Woolly Worm Winter

04 Dec 2020

An all-black woolly worm could mean severe winters…and fun

BY: Ran Shaffner, Author, Heart of the Blue Ridge: Highlands, NC

Since 1978 the world-famous Woolly Worm Festival in Banner Elk has predicted the upcoming winter weather for the North Carolina mountains. Sadly, this year, because of COVID, the October festival was canceled.

I say sadly because the winning worm would have received $1,000 and the honor of predicting this year's winter weather. There would have been craft shows, food, live entertainment and rides. And woolly worm races would have spanned the weekend, with Sunday's winner receiving $500.

The Woolly Worm Festival died this year, but the woolly worm lives on in history and folklore. On August 10th, I saw in the town of Highlands my first woolly worm of the season: all black. According to this black worm, the winter of 2020-21 will be long, cold and snowy.

When severe winters visited Highlands in the past, they resulted not in cancelled festivals but unique vistas and creative fun. The last really cold winter in Highlands was in 1977. The cold was so deep that Bridal Veil Falls crystalized top to bottom. Today we have to manufacture ice to skate on it, but between the mid-forties and early seventies, the ice rinks in Highlands were nature made. 

Skating on the lakes and ponds was by far the most fun enjoyed by residents and visitors alike. Steve Potts rented ice skates to all who didn't have their own. One frozen February in 1940, after a deep January snow, Lake Sequoyah froze to a depth of 15 inches. It attracted skaters in unbelievable numbers, considering it was off tourist season. With that depth of freeze, even small cars could be safely driven on the lake.

During the mid-forties, when it didn’t snow on Wednesdays in the winter, the children of the town were permitted to roller skate on Main Street. The east lane between town hall (then in the Masonic Hall) and Bill Holt’s soda shop at 4th and Main was closed off for the afternoon, and children swarmed to enjoy the fun.

By the late fifties, ice skating on Mirror Lake had become so popular that visitors, mostly from South Carolina, came to Highlands in droves. Parking spaces were impossible to find, and bonfires and colored lights strung along the fringes of the frozen surface kept the sport alive well into the night so that restaurants, drug stores and shops reported record sales.

Another favorite pastime when the winters were buried in snow was sledding. Cub Rice and his buddies would climb Satulah Mountain as far as Mrs. Albert Hill's tea house at Sloan's gate. They would slide all the way down to Mill Pond (now Mill Creek) on makeshift sleds. It was much steeper than it is now, and while some used store-bought sleds, more often, the sleds were homemade from the metal rims of old wagon wheels bent to make runners.

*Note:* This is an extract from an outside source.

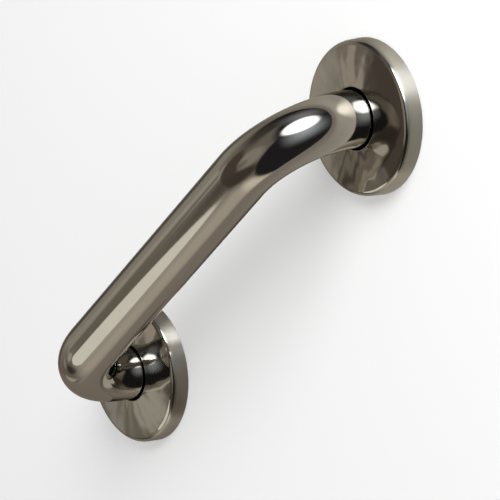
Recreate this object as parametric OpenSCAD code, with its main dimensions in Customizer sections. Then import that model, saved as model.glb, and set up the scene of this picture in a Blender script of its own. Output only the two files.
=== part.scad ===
// Grab rail: one bent round tube welded to two base flanges.
// Each leg of the tube passes through a press-on cover that hides three fixing screws.
// The wall is the plane z = 0, the rail runs along X and stands out along +Z.
// The origin is on the wall, midway between the two legs.

/* [Rail tube] */
// Outside diameter of the tube
tube_d = 32; // [26:0.5:36]
// Wall thickness of the tube
tube_wall = 1.5; // [1:0.1:3]
// Distance between the centrelines of the two legs
leg_spacing = 278; // [200:1:900]
// Height of the bar's centreline above the wall
rail_height = 62; // [60:1:90]
// Centreline radius of each bend
bend_r = 46; // [36:1:48]

/* [Base flanges] */
// Thickness of each base flange
flange_t = 3; // [2.7:0.1:4]
// Rounding of the flange's outer front edge
flange_edge_r = 0.8; // [0.3:0.1:1.2]
// Radial gap between the tube and the flange's bore
tube_fit = 0.1; // [0.05:0.05:0.2]
// Leg length of the weld round the tube
weld_leg = 3; // [2:0.5:4]

/* [Cover plates] */
// Diameter of the cover at the wall
cover_d = 86; // [82:0.5:110]
// How much smaller the cover's radius is at its face than at the wall
cover_taper = 0.5; // [0.2:0.1:1.5]
// Height of the cover's rim, where the skirt and the crowned face would meet
cover_rim_h = 10.5; // [9:0.5:12]
// How far the crowned face rises from the rim to the hole
crown_rise = 2.3; // [0.8:0.1:3]
// Sheet thickness of the cover
cover_t = 1; // [0.7:0.1:1.5]
// Outside radius of the edge between the skirt and the face
rim_r = 3.4; // [2:0.1:4]
// Radial gap between the tube and the cover's hole
hole_gap = 1.2; // [1:0.1:2.5]
// Rounding of the hole's front edge
hole_edge_r = 0.5; // [0.2:0.1:0.6]
// Radial gap between the flange's edge and the cover's skirt
cover_fit = 0.3; // [0.3:0.05:0.8]

/* [Fixing screws] */
// Number of screws in each flange
screw_count = 3; // [3:1:4]
// Diameter of the circle that the screws lie on
screw_circle_d = 60; // [57:0.5:66]
// Outside diameter of the screw's thread
screw_d = 4.8; // [4:0.1:5.4]
// Length of the screw, from the top of its head to its point
screw_length = 25; // [16:1:40]
// Diameter of the countersunk head
head_d = 9.2; // [8.5:0.1:9.8]
// Height of the straight land round the top of the head
head_land = 0.3; // [0.2:0.1:0.4]
// Depth of the head's top below the flange's front
head_sink = 0.1; // [0.05:0.05:0.15]
// How much thicker the screw's neck is than its thread, on the radius
neck_step = 0.3; // [0.2:0.05:0.4]
// Radial gap between the screw's neck and its hole
neck_fit = 0.25; // [0.15:0.05:0.5]
// Radial gap between the head and its countersink
seat_fit = 0.1; // [0.05:0.05:0.2]
// Width of the arms of the cross recess
recess_arm = 1; // [0.8:0.1:1.2]
// Width across the cross recess at the top
recess_span = 4.8; // [4:0.1:5.2]
// Depth of the cross recess
recess_depth = 1.6; // [1.2:0.1:1.8]

/* [Hidden] */
$fn = 96;

LEFT = -1;
RIGHT = 1;
over = 1;                  // how far a cutter runs past what it cuts
edge_steps = 6;            // chords along a small rounding
crown_steps = 10;          // chords along the crowned face

mirror_steel = [0.62, 0.60, 0.56];
satin_steel = [0.70, 0.69, 0.66];
weld_steel = [0.55, 0.53, 0.50];
screw_steel = [0.66, 0.66, 0.65];

// Tube
tube_r = tube_d / 2;
bore_r = tube_r - tube_wall;
leg_x = leg_spacing / 2;
leg_top = rail_height - bend_r;
bend_x = leg_x - bend_r;

// Cover: the skirt leans in by taper_angle, and the crown is part of a sphere
// through the rim and the hole's edge
skirt_r = cover_d / 2;
face_r = skirt_r - cover_taper;
hole_r = tube_r + hole_gap;
taper_angle = atan(cover_taper / cover_rim_h);
skirt_up = [-sin(taper_angle), cos(taper_angle)];
skirt_out = [cos(taper_angle), sin(taper_angle)];
crown_drop = (pow(face_r, 2) - pow(hole_r, 2)) / (2 * crown_rise) - crown_rise / 2;
crown_centre = [0, cover_rim_h - crown_drop];
crown_r = norm([face_r, crown_drop]);

// Centre of the rim's rounding: rim_r inside the skirt and inside the crown
rim_start = [skirt_r, 0] - rim_r * skirt_out;
rim_offset = rim_start - crown_centre;
rim_along = rim_offset * skirt_up;
rim_reach = pow(crown_r - rim_r, 2) - rim_offset * rim_offset + pow(rim_along, 2);
rim_centre = rim_start + (sqrt(rim_reach) - rim_along) * skirt_up;
rim_direction = rim_centre - crown_centre;
rim_angle = atan2(rim_direction[1], rim_direction[0]);

// Flange: its edge fills the cover's skirt at the height of the flange's front
skirt_inner_r = skirt_r - cover_t / cos(taper_angle);
flange_r = skirt_inner_r - flange_t * tan(taper_angle) - cover_fit;
flange_bore_r = tube_r + tube_fit;

// Screw: the head's 90 degree cone ends at the neck
screw_r = screw_d / 2;
neck_r = screw_r + neck_step;
neck_hole_r = neck_r + neck_fit;
head_r = head_d / 2;
head_top = flange_t - head_sink;
cone_top = head_top - head_land;
cone_bottom = cone_top - (head_r - neck_r);
screw_tip = head_top - screw_length;
tip_length = screw_d;
tip_r = 0.2;
screw_circle_r = screw_circle_d / 2;
screw_step = 360 / screw_count;

// Points along an arc, from one angle to another
function arc(centre, radius, from, to, steps) = [
    for (i = [0 : steps])
        let (angle = from + (to - from) * i / steps)
        centre + radius * [cos(angle), sin(angle)]
];

// Angle, seen from the crown's centre, at which the crown inset by depth reaches radius r
function crown_angle(r, depth) = acos(r / (crown_r - depth));

// The cover's surface inset by depth, from the wall up the skirt and over the crown to radius r
function cover_surface(depth, r) = concat(
    [[skirt_r - depth / cos(taper_angle), 0]],
    arc(rim_centre, rim_r - depth, taper_angle, rim_angle, edge_steps),
    arc(crown_centre, crown_r - depth, rim_angle, crown_angle(r, depth), crown_steps)
);

function reversed(list) = [for (i = [len(list) - 1 : -1 : 0]) list[i]];

// Puts a fitting on the foot of the left or the right leg, its own +X facing outboard
module at_leg(side) {
    translate([side * leg_x, 0, 0])
        rotate([0, 0, side == LEFT ? 180 : 0])
            children();
}

module at_screws() {
    for (i = [0 : screw_count - 1])
        rotate([0, 0, i * screw_step])
            translate([screw_circle_r, 0, 0])
                children();
}

// One leg and its bend, solid to the given radius, on the right
module bent_leg(radius, below) {
    translate([leg_x, 0, -below])
        cylinder(h = leg_top + below, r = radius);
    translate([bend_x, 0, leg_top])
        rotate([90, 0, 0])
            rotate_extrude(angle = 90)
                translate([bend_r, 0])
                    circle(r = radius);
}

// The whole run of the tube, solid to the given radius
module tube_run(radius, below) {
    bent_leg(radius, below);
    mirror([1, 0, 0])
        bent_leg(radius, below);
    translate([-bend_x, 0, rail_height])
        rotate([0, 90, 0])
            cylinder(h = 2 * bend_x, r = radius);
}

module rail_tube() {
    color(mirror_steel)
        difference() {
            tube_run(tube_r, 0);
            tube_run(bore_r, over);
        }
}

// Disc with a bored centre, a rounded front edge and countersunk holes
module base_flange() {
    edge_centre = [flange_r - flange_edge_r, flange_t - flange_edge_r];
    color(satin_steel)
        difference() {
            rotate_extrude()
                polygon(concat(
                    [[flange_bore_r, 0], [flange_r, 0]],
                    arc(edge_centre, flange_edge_r, 0, 90, edge_steps),
                    [[flange_bore_r, flange_t]]
                ));
            at_screws()
                screw_hole();
        }
}

// Clearance hole with a 90 degree countersink that stays parallel to the screw's head
module screw_hole() {
    seat_r = head_r + seat_fit + flange_t + over - cone_top;
    translate([0, 0, -over])
        cylinder(h = flange_t + 2 * over, r = neck_hole_r);
    translate([0, 0, flange_t + over - seat_r])
        cylinder(h = seat_r, r1 = 0, r2 = seat_r);
}

// Fillet weld with a slightly hollow face, between the tube and the flange's front
module weld() {
    hollow_centre = [flange_bore_r, flange_t] + 2 * weld_leg * [1, 1];
    hollow_r = weld_leg * norm([1, 2]);
    toe_angle = atan2(-2, -1) + 360;
    color(weld_steel)
        rotate_extrude()
            polygon(concat(
                [[flange_bore_r, flange_t]],
                arc(hollow_centre, hollow_r, toe_angle, 450 - toe_angle, edge_steps)
            ));
}

// Pressed sheet cup: tapered skirt, rolled rim, crowned face and a hole with a rounded edge
module cover_plate() {
    hole_edge_centre = [
        hole_r + hole_edge_r,
        crown_centre[1] + sqrt(pow(crown_r - hole_edge_r, 2) - pow(hole_r + hole_edge_r, 2))
    ];
    hole_edge_angle = atan2(hole_edge_centre[1] - crown_centre[1], hole_edge_centre[0]);
    face_end_r = crown_r * cos(hole_edge_angle);
    color(mirror_steel)
        rotate_extrude()
            polygon(concat(
                cover_surface(0, face_end_r),
                arc(hole_edge_centre, hole_edge_r, hole_edge_angle, 180, edge_steps),
                reversed(cover_surface(cover_t, hole_r))
            ));
}

// Countersunk wood screw: land, cone, neck, threaded shank and point, with a cross recess
module fixing_screw() {
    difference() {
        union() {
            translate([0, 0, cone_top])
                cylinder(h = head_land, r = head_r);
            translate([0, 0, cone_bottom])
                cylinder(h = cone_top - cone_bottom, r1 = neck_r, r2 = head_r);
            cylinder(h = cone_bottom, r = neck_r);
            translate([0, 0, screw_tip + tip_length])
                cylinder(h = -screw_tip - tip_length, r = screw_r);
            translate([0, 0, screw_tip])
                cylinder(h = tip_length, r1 = tip_r, r2 = screw_r);
        }
        cross_recess();
    }
}

// Two crossed slots that narrow with depth
module cross_recess() {
    recess_bottom = head_top - recess_depth;
    intersection() {
        translate([0, 0, recess_bottom])
            cylinder(h = recess_depth + over, r1 = recess_arm, r2 = recess_span / 2 + over);
        for (turn = [0, 90])
            rotate([0, 0, turn])
                translate([-recess_span / 2, -recess_arm / 2, recess_bottom])
                    cube([recess_span, recess_arm, recess_depth + over]);
    }
}

module fixing_screws() {
    color(screw_steel)
        at_screws()
            fixing_screw();
}

rail_tube();
at_leg(LEFT) base_flange();  // left_base_flange
at_leg(RIGHT) base_flange();  // right_base_flange
at_leg(LEFT) weld();  // left_weld
at_leg(RIGHT) weld();  // right_weld
at_leg(LEFT) cover_plate();  // left_cover_plate
at_leg(RIGHT) cover_plate();  // right_cover_plate
at_leg(LEFT) fixing_screws();  // left_fixing_screws
at_leg(RIGHT) fixing_screws();  // right_fixing_screws
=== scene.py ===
"""Grab rail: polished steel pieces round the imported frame, lit by a small studio."""

import math

import bmesh
import bpy
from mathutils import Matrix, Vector


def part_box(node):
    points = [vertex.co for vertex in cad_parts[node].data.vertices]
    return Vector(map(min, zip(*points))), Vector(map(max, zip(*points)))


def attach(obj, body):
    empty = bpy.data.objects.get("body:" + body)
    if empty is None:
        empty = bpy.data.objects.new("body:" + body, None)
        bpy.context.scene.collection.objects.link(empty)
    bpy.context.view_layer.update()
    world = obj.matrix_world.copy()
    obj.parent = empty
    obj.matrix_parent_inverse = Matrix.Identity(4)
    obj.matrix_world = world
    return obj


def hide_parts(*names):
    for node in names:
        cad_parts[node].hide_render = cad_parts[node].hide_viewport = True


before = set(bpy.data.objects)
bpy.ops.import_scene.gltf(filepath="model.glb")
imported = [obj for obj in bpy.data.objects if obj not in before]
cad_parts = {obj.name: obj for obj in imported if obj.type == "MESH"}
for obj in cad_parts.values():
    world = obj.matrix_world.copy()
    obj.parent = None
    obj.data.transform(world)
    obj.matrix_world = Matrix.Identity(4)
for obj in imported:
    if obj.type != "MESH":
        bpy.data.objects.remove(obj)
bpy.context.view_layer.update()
scene = bpy.context.scene

# ---------------------------------------------------------------- sizes, in metres

MM = 0.001
SIDES = {"left": -1, "right": 1}

# The legs, and the covers round them, stand at x = -LEG_X and LEG_X.
cover_low, cover_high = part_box("right_cover_plate")
LEG_X = (cover_low.x + cover_high.x) / 2
SKIRT_R = (cover_high.x - cover_low.x) / 2

# The tube.
tube_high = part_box("rail_tube")[1]
TUBE_R = tube_high.x - LEG_X
TUBE_WALL = 1.5 * MM
BORE_R = TUBE_R - TUBE_WALL
RAIL_Z = tube_high.z - TUBE_R
BEND_R = 46 * MM
BEND_X = LEG_X - BEND_R
BEND_Z = RAIL_Z - BEND_R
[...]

In the late seventies, before the 1977 deep freeze, a group of youngsters, including Mike, Jack, and Chuck Crisp and "Red" Potts, would ride out to the Norton farm near Shortoff. They would barrel down the slope of the mountain into the lower pasture on inverted car hoods. A Volkswagen hood held one passenger, a Ford Falcon hood, two, a 1962 Cadillac, up to six, and handmade quilts kept the passengers insulated from the freezing metal. Night runs were popular, lit by a bonfire at the top of the hill, and only occasional injuries occurred, like when Chuck hit Felix Speed’s cow in the pasture and broke its leg. 

For a sled, Red Potts would stand on his Ford Falcon hood holding a rope attached to the front. Unable to steer it, he would spin down to the bottom of the hill, where a corner would catch in a drift and catapult him headlong into the snow. Mike vows the incline along one stretch was 80°. The average speed, as they clocked it, was 45 mph. 

While ice skating and sledding continued to dominate the winter scenes in Highlands, skiing would become popular when Gene and Susan Head opened Ski Scaly in 1981. Today we're blessed by Art and Angela Williams with Highlands' own skating rink for continued cherished winter memories.

It's rare to find an all-black woolly worm to match the severe winters before 1977, but if there's any truth to what that legendary worm has predicted in the past, this winter, despite the threat of COVID, may bring back all the fun that residents and visitors used to create on the lakes and hillsides of Highlands.